+++ Information provided

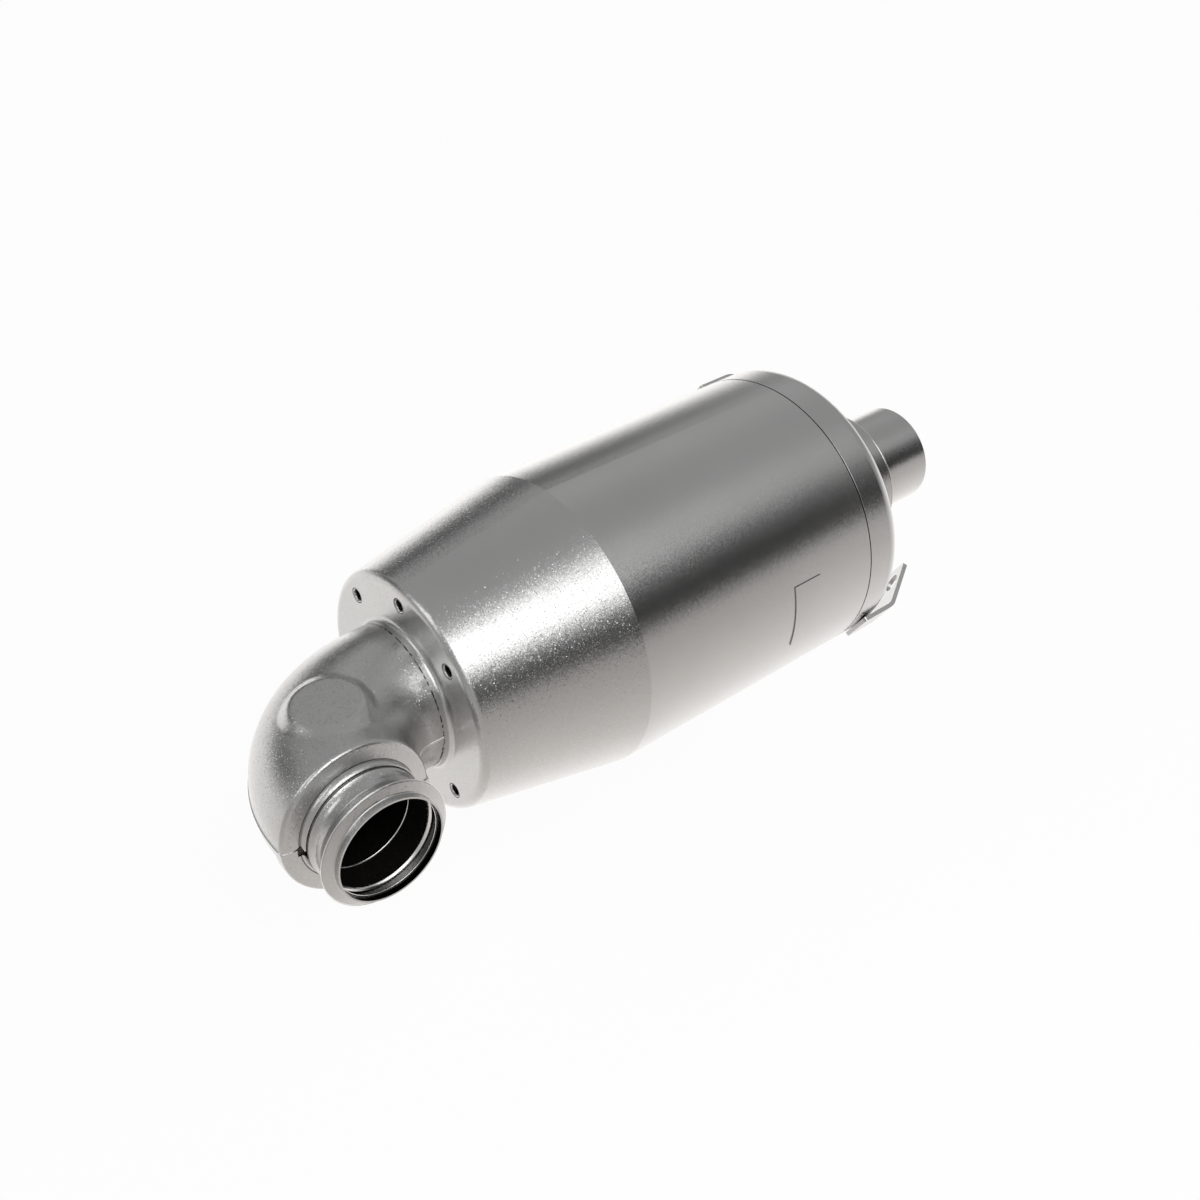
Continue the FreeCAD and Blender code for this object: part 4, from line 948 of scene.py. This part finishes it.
def build_key(sizes):
    """Soft key light where the soft box stands; its face is left to the sky, so it adds no second one."""
    data = bpy.data.lights.new("key", "AREA")
    data.shape = "RECTANGLE"
    data.size, data.size_y = 2.0, 1.4
    data.energy = sizes.key_power
    key = bpy.data.objects.new("key", data)
    middle = (Vector(CAD_BOX[0]) + Vector(CAD_BOX[1])) / 2
    turn, lift, distance = math.radians(-97.0), math.radians(51.0), 2.4
    away = Vector((math.cos(lift) * math.cos(turn), math.cos(lift) * math.sin(turn), math.sin(lift)))
    key.location = middle + away * distance
    key.rotation_euler = away.to_track_quat("Z", "Y").to_euler()
    key.visible_glossy = False
    bpy.context.scene.collection.objects.link(key)


def build_camera(sizes):
    """Camera at the photograph's place, given by its right, up and forward directions."""
    data = bpy.data.cameras.new("camera")
    data.lens = sizes.lens
    data.sensor_width = 36.0
    data.clip_end = 100.0
    camera = bpy.data.objects.new("camera", data)
    right = Vector((0.76493, -0.64411, 0.0))
    up = Vector((0.38111, 0.45259, 0.80617))
    back = right.cross(up)
    turn = Matrix((right, up, back)).transposed()
    camera.matrix_world = Matrix.Translation(sizes.camera_place) @ turn.to_4x4()
    bpy.context.scene.collection.objects.link(camera)
    bpy.context.scene.camera = camera


class ConverterPanel(bpy.types.Panel):
    """Pieces of the converter, in the order in which they are made"""
    bl_idname = "VIEW3D_PT_converter"
    bl_label = "Catalytic converter"
    bl_space_type = "VIEW_3D"
    bl_region_type = "UI"
    bl_category = "Converter"

    def draw(self, context):
        for name in ("converter_finish", "converter_elbow", "converter_studio"):
            group = getattr(context.scene, name)
            box = self.layout.box()
            for key in group.__annotations__:
                box.prop(group, key)
        for operator in STEPS:
            self.layout.operator(operator.bl_idname)


STEPS = (FinishCan, BuildElbow, FinishNeck, FinishInside, FinishBrackets, BuildStage)
GROUPS = {"converter_finish": ConverterFinish, "converter_elbow": ElbowSizes,
          "converter_studio": StudioSizes}


def register():
    for item in (*GROUPS.values(), *STEPS, ConverterPanel):
        bpy.utils.register_class(item)
    for name, group in GROUPS.items():
        setattr(bpy.types.Scene, name, PointerProperty(type=group))


def unregister():
    for name in GROUPS:
        delattr(bpy.types.Scene, name)
    for item in (ConverterPanel, *reversed(STEPS), *GROUPS.values()):
        bpy.utils.unregister_class(item)


def main():
    register()
    for step in STEPS:
        group, name = step.bl_idname.split(".")
        getattr(getattr(bpy.ops, group), name)()


if __name__ == "__main__":
    main()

++++++

Description of the task:
Extract the complete data, matching each line exactly.

Exercise output:
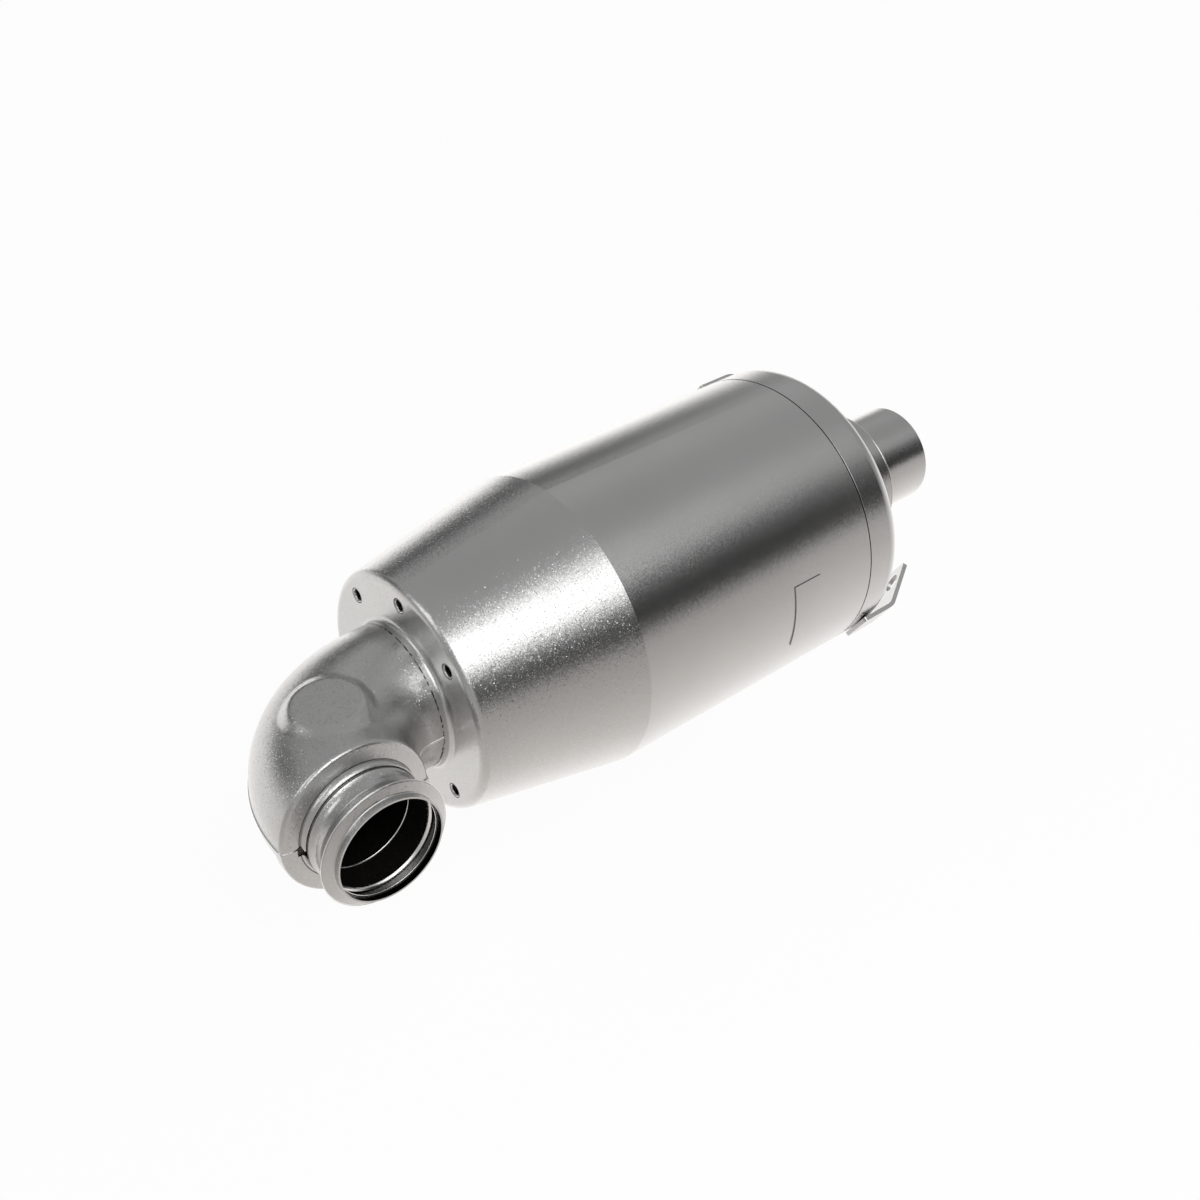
Continue the FreeCAD and Blender code for this object: part 4, from line 948 of scene.py. This part finishes it.
def build_key(sizes):
    """Soft key light where the soft box stands; its face is left to the sky, so it adds no second one."""
    data = bpy.data.lights.new("key", "AREA")
    data.shape = "RECTANGLE"
    data.size, data.size_y = 2.0, 1.4
    data.energy = sizes.key_power
    key = bpy.data.objects.new("key", data)
    middle = (Vector(CAD_BOX[0]) + Vector(CAD_BOX[1])) / 2
    turn, lift, distance = math.radians(-97.0), math.radians(51.0), 2.4
    away = Vector((math.cos(lift) * math.cos(turn), math.cos(lift) * math.sin(turn), math.sin(lift)))
    key.location = middle + away * distance
    key.rotation_euler = away.to_track_quat("Z", "Y").to_euler()
    key.visible_glossy = False
    bpy.context.scene.collection.objects.link(key)


def build_camera(sizes):
    """Camera at the photograph's place, given by its right, up and forward directions."""
    data = bpy.data.cameras.new("camera")
    data.lens = sizes.lens
    data.sensor_width = 36.0
    data.clip_end = 100.0
    camera = bpy.data.objects.new("camera", data)
    right = Vector((0.76493, -0.64411, 0.0))
    up = Vector((0.38111, 0.45259, 0.80617))
    back = right.cross(up)
    turn = Matrix((right, up, back)).transposed()
    camera.matrix_world = Matrix.Translation(sizes.camera_place) @ turn.to_4x4()
    bpy.context.scene.collection.objects.link(camera)
    bpy.context.scene.camera = camera


class ConverterPanel(bpy.types.Panel):
    """Pieces of the converter, in the order in which they are made"""
    bl_idname = "VIEW3D_PT_converter"
    bl_label = "Catalytic converter"
    bl_space_type = "VIEW_3D"
    bl_region_type = "UI"
    bl_category = "Converter"

    def draw(self, context):
        for name in ("converter_finish", "converter_elbow", "converter_studio"):
            group = getattr(context.scene, name)
            box = self.layout.box()
            for key in group.__annotations__:
                box.prop(group, key)
        for operator in STEPS:
            self.layout.operator(operator.bl_idname)


STEPS = (FinishCan, BuildElbow, FinishNeck, FinishInside, FinishBrackets, BuildStage)
GROUPS = {"converter_finish": ConverterFinish, "converter_elbow": ElbowSizes,
          "converter_studio": StudioSizes}


def register():
    for item in (*GROUPS.values(), *STEPS, ConverterPanel):
        bpy.utils.register_class(item)
    for name, group in GROUPS.items():
        setattr(bpy.types.Scene, name, PointerProperty(type=group))


def unregister():
    for name in GROUPS:
        delattr(bpy.types.Scene, name)
    for item in (ConverterPanel, *reversed(STEPS), *GROUPS.values()):
        bpy.utils.unregister_class(item)


def main():
    register()
    for step in STEPS:
        group, name = step.bl_idname.split(".")
        getattr(getattr(bpy.ops, group), name)()


if __name__ == "__main__":
    main()